Canada's manufacturers ship about half of their production outside of Canada, the vast majority to the United States. Those sales in U.S. dollars are worth less in Canadian-dollar terms every time the loonie goes up relative to its U.S. counterpart.

That puts increasing pressure on profit margins, since manufacturers' expenses get no such break - they are largely incurred in Canadian currency. The biggest of those expenses are typically labour costs; many critics feel the currency is largely to blame for the disappearance of nearly half a million manufacturing jobs - more than 20 per cent of the sector's work force - since the Canadian dollar rose above 80 cents (U.S.) in 2004.

Yet as the dollar has soared over the past year, factory employment has actually risen in Canada, suggesting the relationship between a high loonie and a weak manufacturing sector is not black-and-white. Canada's manufacturing sector encompasses a range of businesses, with a wide range of profit margins.
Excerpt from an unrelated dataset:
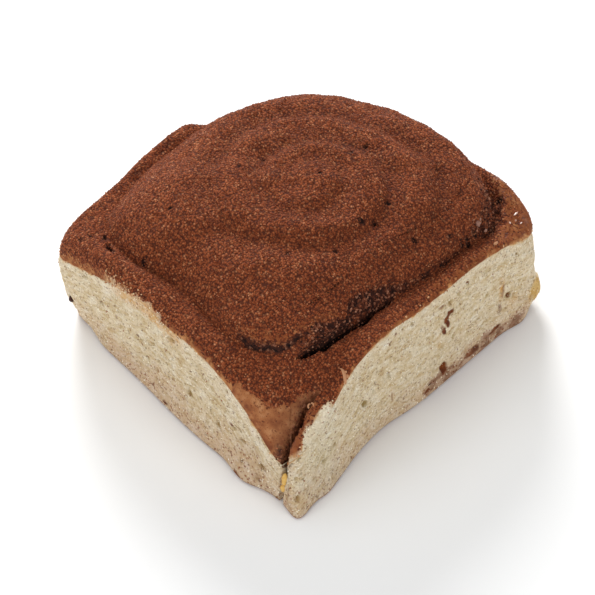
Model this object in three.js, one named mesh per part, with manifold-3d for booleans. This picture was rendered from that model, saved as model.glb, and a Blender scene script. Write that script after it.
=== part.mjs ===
// Square swirl bun, pulled from a tray of buns.
// Units are millimetres, +Z is up and the bun rests on the plane z = 0.
// A strip of dough is coiled up, so the top is a low dome with grooves between
// the turns. Three sides are torn and nearly straight, the fourth is baked round.
import * as THREE from "three";
import Module from "manifold-3d";

const wasm = await Module();
wasm.setup();

// ---------------- driving sizes ----------------
// Radii are measured from the hub of the coil, angles run counter-clockwise from +X.
const HUB = { x: 2, y: 2 };
// Where each wall stands at its foot and at the level of its upper edge.
const WALLS = {
  right: { foot: 45.2, rim: 42.6 },
  left: { foot: -46.6, rim: -46.2 },
  front: { foot: -46.6, rim: -46.0 },
  back: { foot: 47.6, rim: 50.2 },
};
const RIM_LEVEL = 36;
// A large number gives a square corner, 2 gives a round one: [at the edge, at the foot].
const CORNERS = { near: [18, 17.5], right: [7.4, 13.5], far: [2.05, 2.05], left: [13, 7.75] };
// How far the left wall steps in where the torn part ends and the crust begins.
const LEFT_STEP = { from: 180, to: 172, depth: 2.6 };
// Height of the upper edge along each torn wall, as [place on the wall, height].
const FRONT_EDGE = [[-47, 23], [-41, 25.7], [-33, 28.4], [-23, 32], [-9.5, 35.7], [0, 34.2],
  [9, 34.4], [16, 32.8], [24, 28.9], [31, 23.2], [36, 18], [41, 15], [45, 14.5]];
const RIGHT_EDGE = [[-47, 14.5], [-43, 18.5], [-38, 22], [-34, 25], [-30, 30], [-26, 34.5], [-19, 38],
  [-12, 39.4], [-3, 38], [8, 37.3], [19, 37.4], [31, 35.2], [44, 30]];
const LEFT_EDGE = [[-47, 23], [-39.5, 27.4], [-28, 31], [-17, 32.8], [-8, 34.2], [2, 34.9]];
// Level of the widest line on the baked side.
const BAKED_LEVEL = 26;

// The outer groove, every 15 degrees: radius and height of its floor.
const GROOVE_RADIUS = [33.9, 36, 40, 47, 47.2, 44.8, 43.2, 42.4, 41.8, 41, 40.4, 40.5,
  42.6, 44.8, 48.4, 52.2, 47, 40.4, 39.6, 42.4, 44.2, 43.2, 38, 34.6];
const GROOVE_LEVEL = [37.2, 36.6, 36, 34.4, 35, 36, 36, 36, 36, 36, 36, 36.2,
  36.3, 36, 35.1, 34, 35.4, 36.4, 36.6, 36.6, 36.2, 35.8, 36.8, 37.4];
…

For an investor in Canadian stocks, it's beneficial to know which manufacturers are in better shape than others to withstand a $1.05 loonie.

NOT ALL CREATED EQUAL

Marc Pinsonneault, senior economist at National Bank Financial, recently examined what impact a $1.05 dollar would have on profit margins of 18 manufacturing segments, compared with their fourth-quarter 2010 margins (when the currency was 6.4 per cent lower).

He found that some segments - primarily motor-vehicle and transportation-related manufacturers, as well as clothing companies and much of the forest-products sector - are not only highly vulnerable to the rising loonie but already had thin profit margins to begin with; in some cases, the currency rise obliterated their profit margins.

Metals producers, electronics makers, chemicals and rubber/synthetics firms have also been hit hard, but had healthier profit margins to begin with. And producers of non-metallic minerals (glass, clay, concrete, etc.) and food-and-beverage products are probably relatively unscathed.

OIL RELIEF?

Of course, further dollar appreciation would add to these impacts. But if the recent pullback in oil continues, manufacturers might have less to worry about in the coming months.

The loonie has closely tracked oil's fortunes over the past three years. If oil's downward correction continues - as many forecasters expect - this trend implies that the currency will moderate with it.